Good question. Thanks

You should contact your lessee and ask if it is participating in the PSA and, if so, for information on the proposed well, permitting, anticipates spud date, length of horizontal wellbore, etc. Also ask if all or any portion of your lease has been assigned to Delaware Basin Resources and/or any other company. Ask for copies of recorded assignments. You can also look at the TexasFile site and look through the deed records for your lease and assignments. It is important to keep track of this information. GIS viewer map on RRC site will help you locate permits and producing wells on your acreage and the other tracts.
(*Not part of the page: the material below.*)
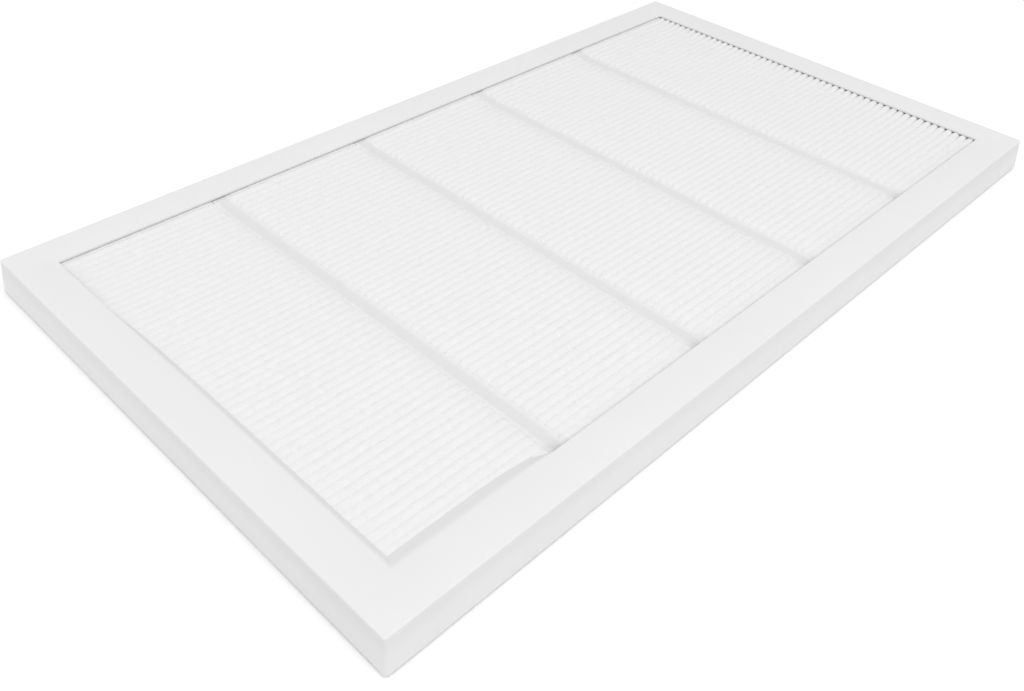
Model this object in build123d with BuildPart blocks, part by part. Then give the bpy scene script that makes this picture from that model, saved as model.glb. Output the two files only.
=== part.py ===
"""HEPA filter panel: a pleated sheet in a flanged white frame, lying face up.

The face looks along +Z and the pleats run along X, the long side. The origin is under the
centre of the panel, on the surface that it lies on. Ends and sides are named as if the
panel stood upright: top is +X, bottom is -X, left is +Y and right is -Y.
"""

import os

from build123d import *

os.makedirs("parts", exist_ok=True)

# Face frame: one moulded shell, with a flat flange round the opening and leaning walls
panel_length = 450.0
panel_width = 255.0
frame_height = 16.5
flange_width = 17.5
flange_thickness = 1.2
wall_thickness = 1.5
wall_lean = 2.0
corner_radius = 1.2
cavity_corner_radius = 1.0
face_edge_radius = 0.8
rim_edge_radius = 0.5
opening_corner_radius = 1.0
opening_edge_radius = 0.4

# Back frame: a flat ring, glued between the walls behind the pleats
back_frame_thickness = 1.5
back_flange_width = 17.5
back_frame_clearance = 0.2

# Foam gasket: four strips on the back frame, which stand a little below the walls
gasket_thickness = 2.0
gasket_width = 10.0
gasket_proud = 0.8
gasket_margin = 1.5

# Pleated sheet: one sheet folded to and fro, with a crest along each front fold
pleat_pitch = 4.2
media_thickness = 0.5
fold_width = 2.3
crest_rise = 0.4
tip_clearance = 0.6

# Boards round the pack, and the glue between them and the walls
board_thickness = 1.5
glue_gap = 2.7

# Separators: glue in shallow troughs across the front folds, and flat beads behind,
# the whole set a little towards the bottom end
separator_pitch = 84.3
separator_offset = -1.8
trough_width = 8.5
trough_depth = 1.8
trough_edge_drop = 0.5
trough_glue_thickness = 1.0
back_bead_width = 5.0
back_bead_thickness = 1.0
back_bead_bevel = 0.5
back_bead_clearance = 0.3

# Heights above the surface that the panel lies on
rim_level = gasket_proud
face_level = rim_level + frame_height
flange_underside = face_level - flange_thickness
pack_bottom = gasket_thickness + back_frame_thickness
tip_level = flange_underside - tip_clearance


def outline_at(level):
    """Length and width over the walls at a height: their lean widens them towards the rim."""
    spread = 2 * wall_lean * (face_level - level) / frame_height
    return panel_length + spread, panel_width + spread


def cavity_at(level, clearance=0.0):
    """Length and width between the walls at a height, less a clearance on every side."""
    length, width = outline_at(level)
    inset = 2 * (wall_thickness + clearance)
    return length - inset, width - inset


# The pack is as long as the frame allows, and has as many whole pleats as its width allows
pack_length, room_for_pleats = cavity_at(flange_underside, board_thickness + glue_gap)
pleat_count = int(room_for_pleats / pleat_pitch)
pack_width = pleat_count * pleat_pitch
boards_length = pack_length + 2 * board_thickness
boards_width = pack_width + 2 * board_thickness

# The face frame: a block with leaning sides, hollowed from behind and cut through the flange
with BuildPart() as face_frame:
    for level in (rim_level, face_level):
        with BuildSketch(Plane.XY.offset(level)):
            RectangleRounded(*outline_at(level), corner_radius)
    loft(ruled=True)
    for level in (rim_level, flange_underside):
        with BuildSketch(Plane.XY.offset(level)):
            RectangleRounded(*cavity_at(level), cavity_corner_radius)
    loft(ruled=True, mode=Mode.SUBTRACT)
    with BuildSketch(Plane.XY.offset(flange_underside)):
        RectangleRounded(
            panel_length - 2 * flange_width,
            panel_width - 2 * flange_width,
            opening_corner_radius,
        )
    extrude(amount=flange_thickness, mode=Mode.SUBTRACT)
    face = face_frame.faces().sort_by(Axis.Z)[-1]
    fillet(face.outer_wire().edges(), face_edge_radius)
    face = face_frame.faces().sort_by(Axis.Z)[-1]
    fillet(face.inner_wires()[0].edges(), opening_edge_radius)
    rim = face_frame.faces().sort_by(Axis.Z)[0]
    fillet(rim.outer_wire().edges(), rim_edge_radius)
face_frame.part.label = "face_frame"
export_step(face_frame.part, "parts/face_frame.step")

# The back frame has the same lean as the walls that it sits between
with BuildPart() as back_frame:
    for level in (gasket_thickness, pack_bottom):
        with BuildSketch(Plane.XY.offset(level)):
            RectangleRounded(*cavity_at(level, back_frame_clearance), cavity_corner_radius)
    loft(ruled=True)
    with BuildSketch(Plane.XY.offset(gasket_thickness)):
        RectangleRounded(
            panel_length - 2 * back_flange_width,
            panel_width - 2 * back_flange_width,
            opening_corner_radius,
        )
    extrude(amount=back_frame_thickness, mode=Mode.SUBTRACT)
back_frame.part.label = "back_frame"
export_step(back_frame.part, "parts/back_frame.step")

# The sheet's two skins are stepped along together, fold by fold, seen along the pleats
half_pitch = pleat_pitch / 2
outer_reach = fold_width / 2
inner_reach = outer_reach - media_thickness
front_skin = []
back_skin = []
for pleat in range(pleat_count):
    middle = (pleat - (pleat_count - 1) / 2) * pleat_pitch
    front_skin += [
        (middle - half_pitch, pack_bottom + media_thickness),
        (middle - half_pitch + inner_reach, pack_bottom + media_thickness),
        (middle - outer_reach, tip_level - crest_rise),
        (middle, tip_level),
        (middle + outer_reach, tip_level - crest_rise),
        (middle + half_pitch - inner_reach, pack_bottom + media_thickness),
    ]
    back_skin += [
        (middle - half_pitch, pack_bottom),
        (middle - half_pitch + outer_reach, pack_bottom),
        (middle - inner_reach, tip_level - crest_rise / 2 - media_thickness),
        (middle + inner_reach, tip_level - crest_rise / 2 - media_thickness),
        (middle + half_pitch - outer_reach, pack_bottom),
    ]
front_skin.append((pack_width / 2, pack_bottom + media_thickness))
back_skin.append((pack_width / 2, pack_bottom))

separator_count = round(pack_length / separator_pitch) - 1
separator_places = [
    separator_offset + (place - (separator_count - 1) / 2) * separator_pitch
    for place in range(separator_count)
]
trough_bed = tip_level - trough_depth - trough_glue_thickness

with BuildPart() as pleated_media:
    with BuildSketch(Plane.YZ.offset(-pack_length / 2)):
        with BuildLine():
            Polyline(*front_skin, *reversed(back_skin), close=True)
        make_face()
    extrude(amount=pack_length)
    with BuildSketch(Plane.XY.offset(trough_bed)):
        with Locations(*[(x, 0) for x in separator_places]):
            Rectangle(trough_width, pack_width)
    extrude(amount=tip_level - trough_bed, mode=Mode.SUBTRACT)
pleated_media.part.label = "pleated_media"
export_step(pleated_media.part, "parts/pleated_media.step")

for number, x in enumerate(separator_places, start=1):
    # The glue fills its trough across all the pleats, with a top that dips in the middle
    with BuildPart() as front_separator:
        with BuildSketch(Plane.XZ.offset(-pack_width / 2)):
            left = x - trough_width / 2
            right = x + trough_width / 2
            shore = tip_level - trough_edge_drop
            with BuildLine():
                Polyline((left, shore), (left, trough_bed), (right, trough_bed), (right, shore))
                ThreePointArc((right, shore), (x, tip_level - trough_depth), (left, shore))
            make_face()
        extrude(amount=pack_width)
    front_separator.part.label = f"front_separator_{number}"
    export_step(front_separator.part, f"parts/front_separator_{number}.step")

    # The bead behind lies on the back folds, between the edges of the back frame
    with BuildPart() as back_separator:
        with BuildSketch(Plane.XY.offset(pack_bottom)):
            with Locations((x, 0)):
                Rectangle(
                    back_bead_width,
                    panel_width - 2 * (back_flange_width + back_bead_clearance),
                )
        extrude(amount=-back_bead_thickness)
        bead_face = back_separator.faces().sort_by(Axis.Z)[0]
        chamfer(bead_face.edges().filter_by(Axis.Y), back_bead_bevel)
    back_separator.part.label = f"back_separator_{number}"
    export_step(back_separator.part, f"parts/back_separator_{number}.step")

# Boards round the pack: the side pair covers the ends of the end pair
board_height = flange_underside - pack_bottom
side_place = (boards_width - board_thickness) / 2
end_place = (boards_length - board_thickness) / 2
boards = {
    "side_board_left": (0, side_place, boards_length, board_thickness),
    "side_board_right": (0, -side_place, boards_length, board_thickness),
    "end_board_top": (end_place, 0, board_thickness, pack_width),
    "end_board_bottom": (-end_place, 0, board_thickness, pack_width),
}
for name, (x, y, length, width) in boards.items():
    with BuildPart() as board:
        with BuildSketch(Plane.XY.offset(pack_bottom)):
            with Locations((x, y)):
                Rectangle(length, width)
        extrude(amount=board_height)
    board.part.label = name
    export_step(board.part, f"parts/{name}.step")

# The glue fills the frame's cavity from the boards out to the walls
with BuildPart() as edge_sealant:
    for level in (rim_level, flange_underside):
        with BuildSketch(Plane.XY.offset(level)):
            RectangleRounded(*cavity_at(level), cavity_corner_radius)
    loft(ruled=True)
    split(bisect_by=Plane.XY.offset(pack_bottom), keep=Keep.TOP)
    with BuildSketch(Plane.XY.offset(pack_bottom)):
        Rectangle(boards_length, boards_width)
    extrude(amount=board_height, mode=Mode.SUBTRACT)
edge_sealant.part.label = "edge_sealant"
export_step(edge_sealant.part, "parts/edge_sealant.step")

# Gasket strips: the side pair runs past the ends of the end pair
gasket_length, gasket_span = cavity_at(rim_level, gasket_margin)
side_place = (gasket_span - gasket_width) / 2
end_place = (gasket_length - gasket_width) / 2
end_strip = gasket_span - 2 * gasket_width
gaskets = {
    "gasket_left": (0, side_place, gasket_length, gasket_width),
    "gasket_right": (0, -side_place, gasket_length, gasket_width),
    "gasket_top": (end_place, 0, gasket_width, end_strip),
    "gasket_bottom": (-end_place, 0, gasket_width, end_strip),
}
for name, (x, y, length, width) in gaskets.items():
    with BuildPart() as gasket:
        with BuildSketch():
            with Locations((x, y)):
                Rectangle(length, width)
        extrude(amount=gasket_thickness)
    gasket.part.label = name
    export_step(gasket.part, f"parts/{name}.step")
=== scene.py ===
import math
import random

import bpy
from mathutils import Matrix, Vector


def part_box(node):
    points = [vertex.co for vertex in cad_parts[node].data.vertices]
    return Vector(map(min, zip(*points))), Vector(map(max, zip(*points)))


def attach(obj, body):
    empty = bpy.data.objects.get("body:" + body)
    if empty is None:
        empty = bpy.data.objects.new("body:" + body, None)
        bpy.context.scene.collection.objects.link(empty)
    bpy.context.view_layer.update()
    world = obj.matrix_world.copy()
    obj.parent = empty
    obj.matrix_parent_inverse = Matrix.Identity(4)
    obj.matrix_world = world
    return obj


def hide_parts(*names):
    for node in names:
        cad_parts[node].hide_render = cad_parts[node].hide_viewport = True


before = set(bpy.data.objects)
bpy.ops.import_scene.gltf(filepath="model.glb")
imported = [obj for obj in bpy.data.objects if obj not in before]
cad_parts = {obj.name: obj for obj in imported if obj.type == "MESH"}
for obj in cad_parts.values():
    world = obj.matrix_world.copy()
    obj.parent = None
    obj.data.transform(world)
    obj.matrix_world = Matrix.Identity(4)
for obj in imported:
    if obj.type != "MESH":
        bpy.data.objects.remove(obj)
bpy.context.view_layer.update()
mm = 0.001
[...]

LB, The basis for revenue sharing is established by the well permit and unit approved by the RRC in concert with the terms of your lease. To sign a document that may serve to confuse the established procedure for Division Order by well may not be in the best interest of the passive lessor. Texas mineral owners are especially vulnerable to the establishments of unfair distribution due to the multitude of surveys and abstracts in the state.

I understand the need for operators to maximize the efficiency in horizontal well development. That procedure helps the operator tremendously and conserves oil and gas. Let the RRC do its job in permitting Horizontal drilling units. It will learn quickly how to assess the effect of fracking in different areas. It shouldn't be up to the non-technical mineral owner to pre-approve what may be in a unit that has not been applied for.

Wait for a division order then determine your proper revenue sharing situation on a well by well basis.